* **SET TASK**
Hand back each line, unchanged, from the top down to the line where "into the stand." sits.

* **INFORMATION SHOWN**
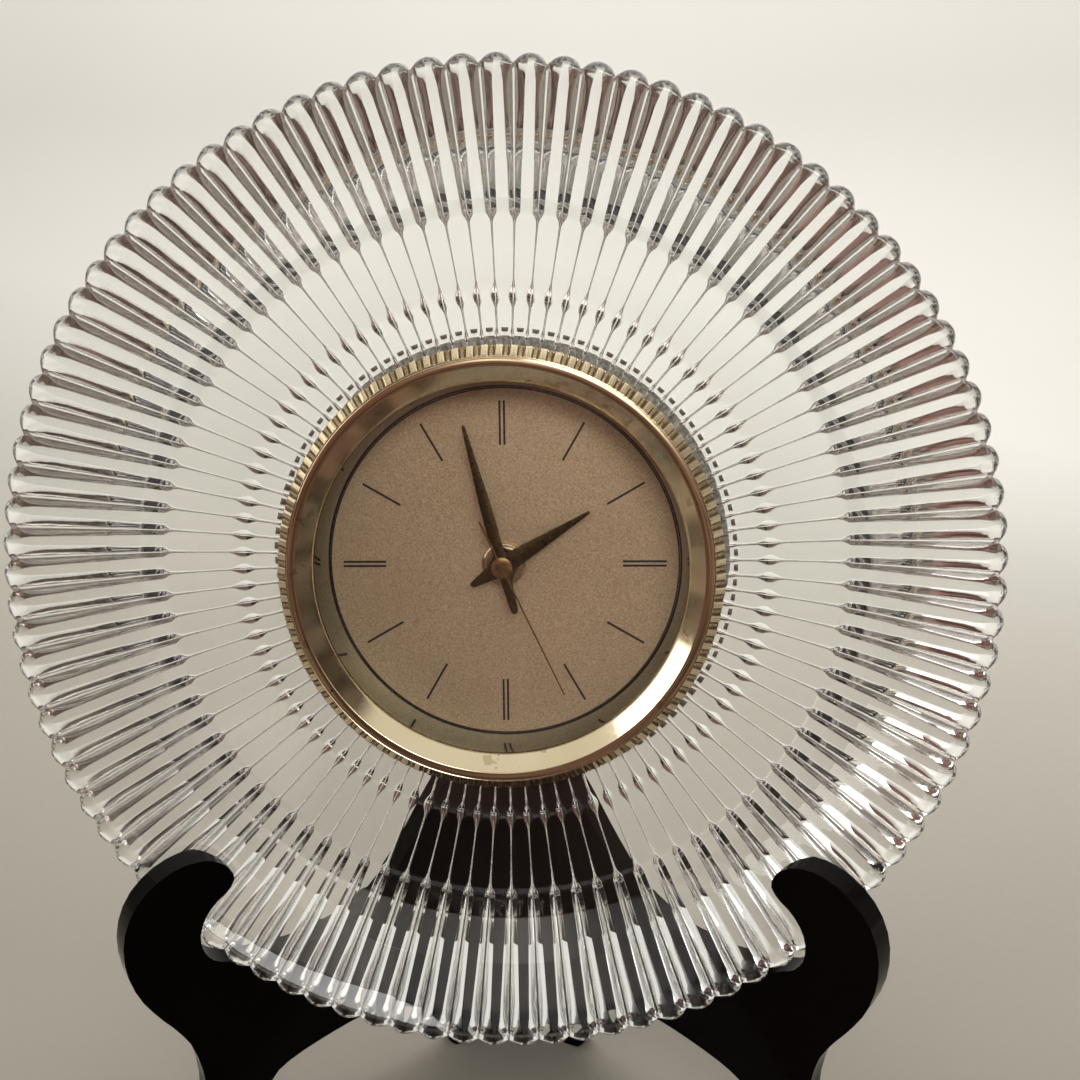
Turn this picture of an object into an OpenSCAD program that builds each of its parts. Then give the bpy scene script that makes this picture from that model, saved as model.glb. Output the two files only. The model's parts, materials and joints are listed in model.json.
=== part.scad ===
// Crystal plate clock on a folding two-board stand.
// Millimetres, +Z up, origin on the table under the middle of the clock.
// The clock itself is drawn about its own axis: x to the right, y down the
// dial and z away from the viewer, with z = 0 at the tips of the glass ribs.
// clock() then stands it up, leans it back and lifts it into the stand.

/* [Crystal plate] */
// Radius of the glass at the tips of its ribs
plate_r = 142; // [141:0.5:143]
// Number of rounded ribs round the plate
ribs = 96; // [72:12:96]
// How far the valleys between the ribs cut in at the rim
rib_depth = 4.1; // [2:0.1:4.5]
// Radius of the hole for the clock insert
hole_r = 59.2; // [59.1:0.1:59.6]
// Depth of the front crease behind the rib tips
crease_z = 6.7; // [6.4:0.1:8.5]
// Depth of the back of the plate at its hole
back_z = 40.5; // [40:0.1:40.5]

/* [Clock insert] */
// Outer radius of the gold bezel
bezel_r = 66.6; // [65:0.1:67]
// Depth of the dial behind the rib tips
dial_z = 31.9; // [31.9:0.1:32]
// Radius of the dial that can be seen
dial_r = 54.5; // [54:0.1:55]
// Width of each printed line on the dial
line_w = 0.65; // [0.3:0.05:0.8]

/* [Hands] */
// Length of the hour hand from the centre
hour_len = 31.5; // [24:0.5:34]
// Length of the minute hand from the centre
minute_len = 44.6; // [38:0.5:48]
// Length of the seconds hand from the centre
second_len = 43.9; // [38:0.5:48]
// Angle of the hour hand, clockwise from 12
hour_at = 58.1; // [0:0.1:360]
// Angle of the minute hand, clockwise from 12
minute_at = 345.3; // [0:0.1:360]
// Angle of the seconds hand, clockwise from 12
second_at = 154.7; // [0:0.1:360]

/* [Stand] */
// How far the clock leans back, in degrees
lean = 8; // [7.5:0.1:8.5]
// Angle of each board away from straight ahead
splay = 53; // [52.5:0.1:53.5]
// Thickness of each board
board_t = 8; // [6:0.5:8]
// Height of the clock's centre above the table
centre_h = 186; // [185:0.5:187]

/* [Movement] */
// Width and height of the movement case
case_w = 56; // [55:0.5:56]
// Depth of the movement case
case_d = 16; // [15.8:0.1:16]

/* [Hidden] */

$fn = 96;
e = 0.01;
hinge_y = 46;       // the boards' front faces meet this far behind the rib tips
base_y = -11.04;    // puts the origin under the middle of the whole object

// depths along the clock's axis
lens_z0 = 16.2; lens_z1 = 17.7;
cup_z1 = 45.5;
case_z = 33.3;
hour_z = 27.4; minute_z = 25.4; second_z = 23.6;

// gear train: tooth counts, modules and centres (x right, y down)
m1 = 0.2;
m_third = 10.2 / 54;
m_cannon = 0.3;
m_hour = 0.24;
T = [10.2 * cos(45), -10.2 * sin(45)];           // third wheel
I = [-8.4 * cos(45), -8.4 * sin(45)];            // intermediate wheel
Q = I + [-7.2 * cos(30), -7.2 * sin(30)];        // rotor
M = [7.2 * cos(30), 7.2 * sin(30)];              // motion wheel
K = M + [7.2 * cos(30), 7.2 * sin(30)];          // setting knob
run = 0.06;                                      // radial clearance of a running fit

gold = "#c9ae72"; steel = "#b9bcc0"; black = "#15151a"; ivory = "#e6dfc8";

module clock() { translate([0, base_y, centre_h]) rotate([-lean, 0, 0]) rotate([-90, 0, 0]) children(); }
module tube(r1, r0, z0, z1) { translate([0, 0, z0]) difference() { cylinder(r = r1, h = z1 - z0); translate([0, 0, -1]) cylinder(r = r0, h = z1 - z0 + 2); } }
module rod(r, z0, z1) { translate([0, 0, z0]) cylinder(r = r, h = z1 - z0); }
module at(p) { translate([p[0], p[1], 0]) children(); }

// ---------------------------------------------------------------- glass
// Stations of one rib's section, from the front edge of the hole, out over
// the rim and back to the rear edge: [crest r, crest z, valley r, valley z]
function stations() = let (g = rib_depth, s = plate_r / 142) [
    [hole_r, 16.4, hole_r, 16.4],
    [67.8, 15.9, 67.8, 15.9],
    [107 * s, 11.8, 107 * s, 11.8],
    [120 * s, crease_z, 120 * s, crease_z],
    [plate_r - 3.4, -2.8, plate_r - 6.6, -1.2],
    [plate_r, 0.6, plate_r - g, 1.4],
    [plate_r - 2.0, 5.2, plate_r - g - 1.6, 4.4],
    [122 * s, 17.8, 121.4 * s, 15.0],
    [105 * s, 30, 105 * s, 28.7],
    [83 * s, 38.2, 83 * s, 37.1],
    [69.5, back_z - 0.1, 69.5, back_z - 0.1],
    [hole_r, back_z, hole_r, back_z]];

// how far each of a rib's four columns stands up from the valley to the crest
function lift(k) = [0, 0.86, 1, 0.86][k];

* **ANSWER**
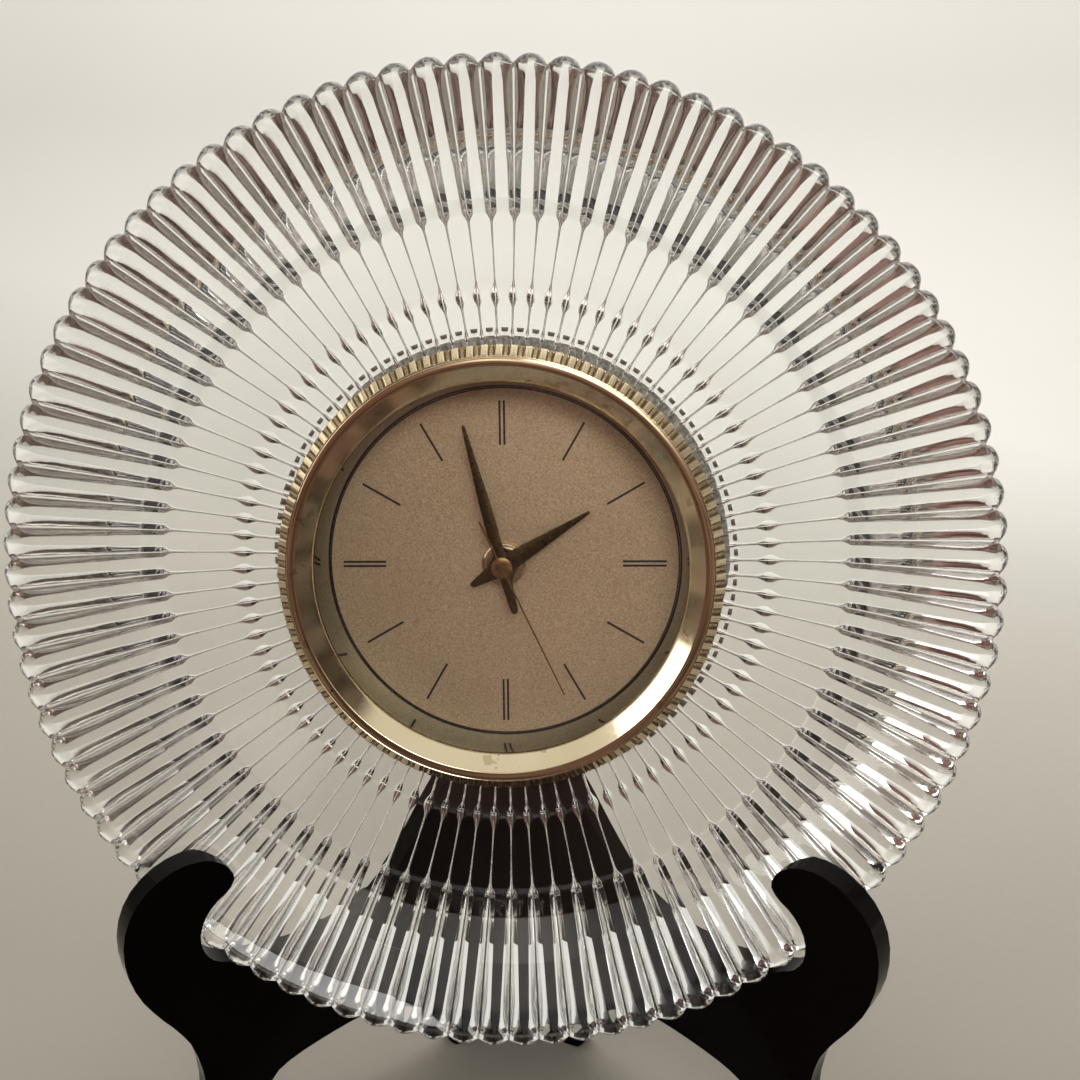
Turn this picture of an object into an OpenSCAD program that builds each of its parts. Then give the bpy scene script that makes this picture from that model, saved as model.glb. Output the two files only. The model's parts, materials and joints are listed in model.json.
=== part.scad ===
// Crystal plate clock on a folding two-board stand.
// Millimetres, +Z up, origin on the table under the middle of the clock.
// The clock itself is drawn about its own axis: x to the right, y down the
// dial and z away from the viewer, with z = 0 at the tips of the glass ribs.
// clock() then stands it up, leans it back and lifts it into the stand.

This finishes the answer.